+++ MATERIAL +++

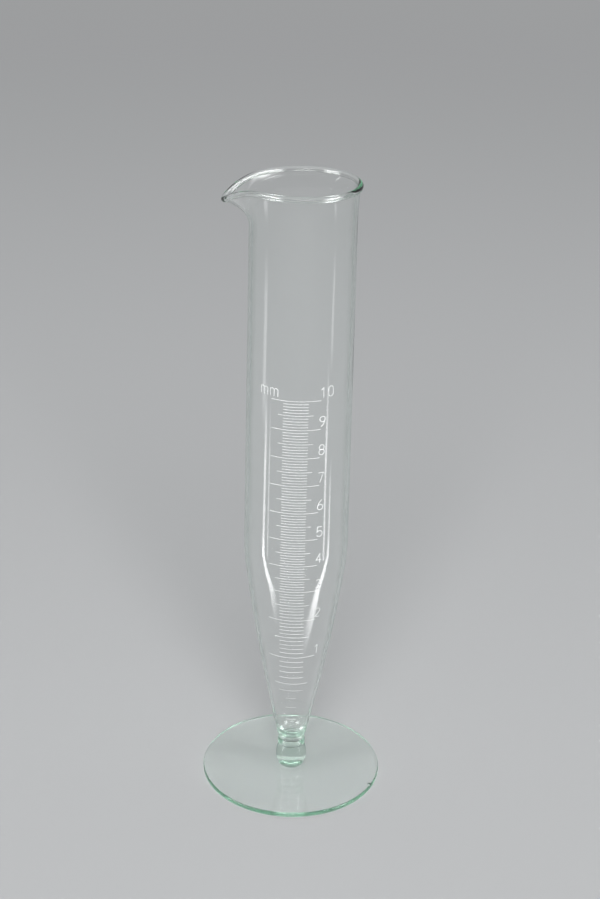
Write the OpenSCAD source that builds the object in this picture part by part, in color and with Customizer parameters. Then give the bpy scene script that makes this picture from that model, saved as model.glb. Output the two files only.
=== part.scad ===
// Measuring glass of a rain gauge: a tapered, graduated glass on a knopped stem and a round foot.
// It stands on z = 0 with its axis on Z. The scale faces -Y and the pour lip points to -X.

/* [Foot] */
// Diameter of the round foot
foot_d = 84; // [70:1:110]
// Thickness of the foot at its edge
foot_edge = 2.2; // [1.8:0.1:4]
// Extra thickness of the foot at its centre
foot_rise = 0.4; // [0.2:0.1:2]
// Radius on the upper and lower corners of the foot's edge
foot_round = 0.8; // [0.3:0.1:0.9]

/* [Stem] */
// Diameter of the necks where the knop meets the foot and the collar
neck_d = 11.6; // [9:0.2:14]
// Height of the knop
knop_h = 11; // [8:0.5:16]
// How far the knop swells out past its necks
knop_swell = 1.4; // [0.6:0.1:4]
// Height of the collar
collar_h = 3.4; // [2.4:0.2:6]
// How far the collar swells out past the neck
collar_swell = 0.6; // [0.3:0.1:2]

/* [Vessel] */
// Height of the glass, from the ground to the top of its rim
total_h = 290; // [240:1:350]
// Outer diameter at the shoulder, where the taper starts
body_d = 47; // [40:0.2:56]
// How much narrower the tube is under the mouth than at the shoulder
tube_taper = 1.2; // [0:0.2:3]
// Height of the shoulder above the ground
shoulder_z = 124; // [105:1:150]
// Radius of the arc that turns from the tube into the taper
shoulder_r = 120; // [60:5:160]
// Angle by which the taper bows outward between the shoulder and its toe
taper_bow = 5.2; // [1:0.1:8]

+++

#### EXERCISE BRIEF:
In the listing above, reproduce the first line and each one after it through the line that contains "points to -X.".

#### EXPECTED ANSWER:
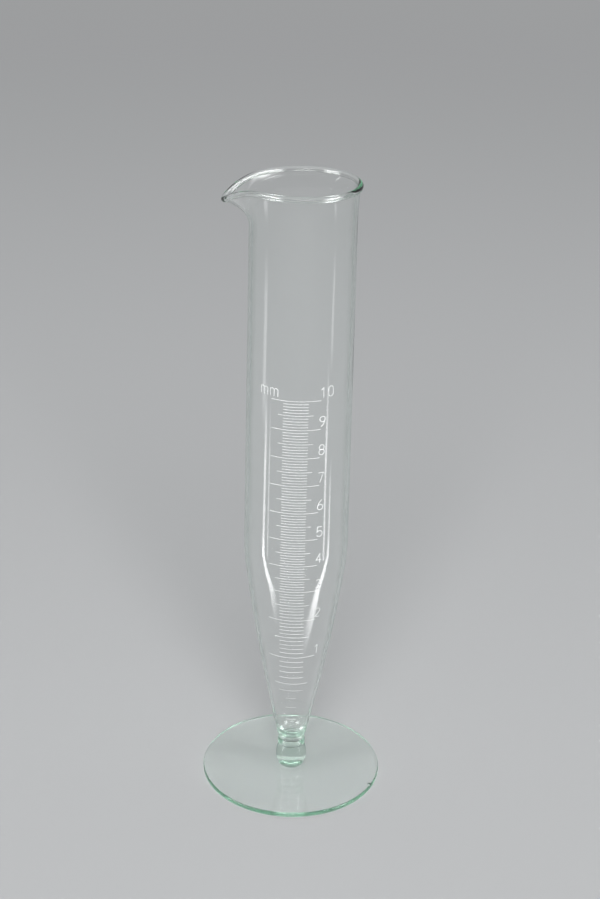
Write the OpenSCAD source that builds the object in this picture part by part, in color and with Customizer parameters. Then give the bpy scene script that makes this picture from that model, saved as model.glb. Output the two files only.
=== part.scad ===
// Measuring glass of a rain gauge: a tapered, graduated glass on a knopped stem and a round foot.
// It stands on z = 0 with its axis on Z. The scale faces -Y and the pour lip points to -X.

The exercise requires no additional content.